Play is one of the best ways to help develop children’s social skills, and although the kids aren’t at school, that doesn’t mean they can still develop said skills. In fact, the way they play with you and the way they play on their own can deepen the scope of their skills. Take, for example, babies and toddlers—unoccupied play is the first stage of play and they start this even at their young age. Independent play is the one that comes next, but it’s something every child can work on—if your child is not comfortable playing alone, this is the time to help them find that confidence.
How does playing alone factor into improving social skills? Well, if they don’t feel comfortable playing by themselves, how are they going to feel comfortable and confident playing with others?
During this odd time, you can also work on improving your children’s emotional intelligence (and probably work on your own in tandem)—emotional intelligence is one of the best ways to improve children’s social skills. Think minutely about empathy, which is just a small outcome of an emotionally intelligent individual. If your child is empathetic, they’re more likely to share with others in need, to help their friends who are crying or frustrated, and better express their feelings to their peers and their elders. If you can work on this, then your child’s social skills will benefit.

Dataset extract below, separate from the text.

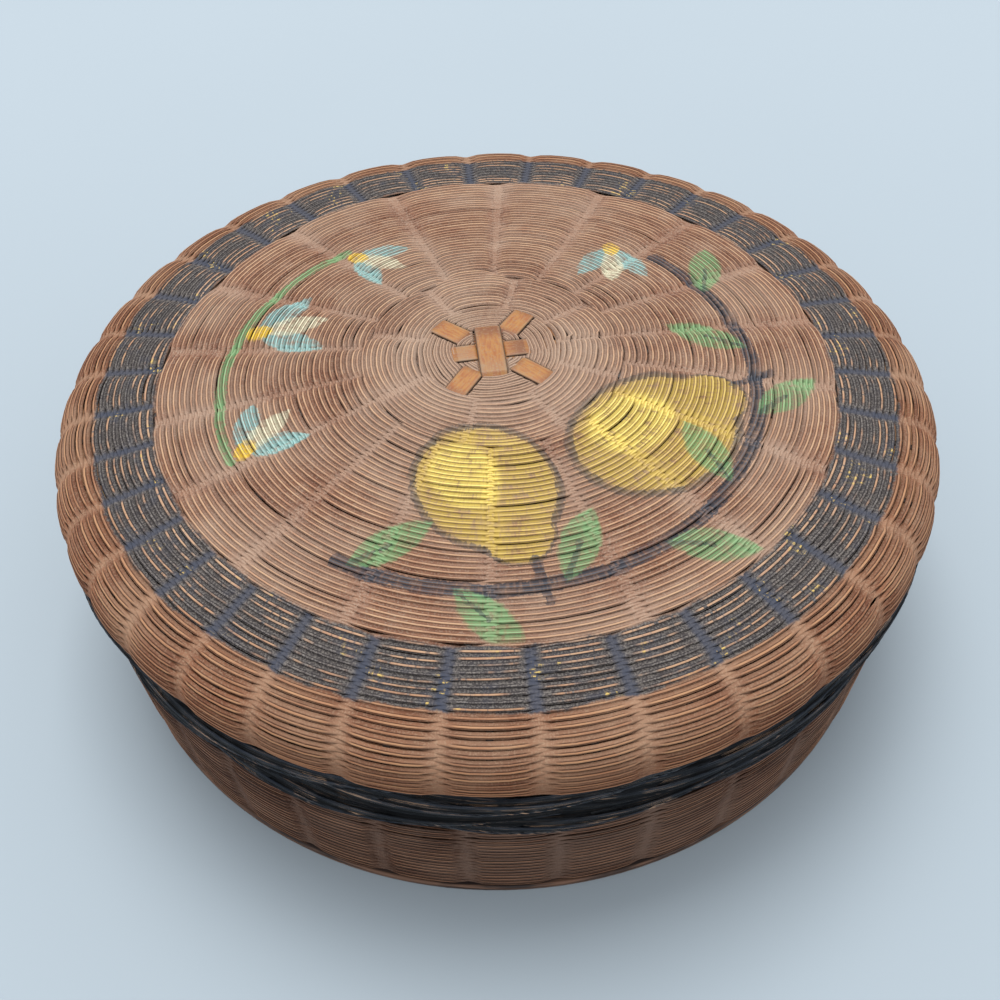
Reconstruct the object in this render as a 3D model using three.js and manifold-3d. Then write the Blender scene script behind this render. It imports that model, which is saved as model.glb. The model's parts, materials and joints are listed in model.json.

Start with exercises that focus on the general understanding of different emotions. Use facial cards and have your child guess what that card is “emoting.” From there, you can ask them to use cards to explain their emotions and your own, so they can best learn how to handle them. Roleplaying is also an excellent way to see if they know how to handle different emotional situations.
Most importantly, try to key in on the interests of your children. They’re much more likely to socialize and gain comfort in social situations if they’re participating in or talking about things that interest them. They may not be able to join that soccer club right now, but you can help them feel more comfortable about talking about the sport. Better yet, the things you learn about their interests now will help you know what activities and sports they’ll like to partake in later on.
It may seem hard to figure out the best ways to work on social skills with your kids when they can’t go out and practice them with people other than family. But now is actually the perfect time to lay out some groundwork and help them feel more confident once they can actually see their friends and classmates again!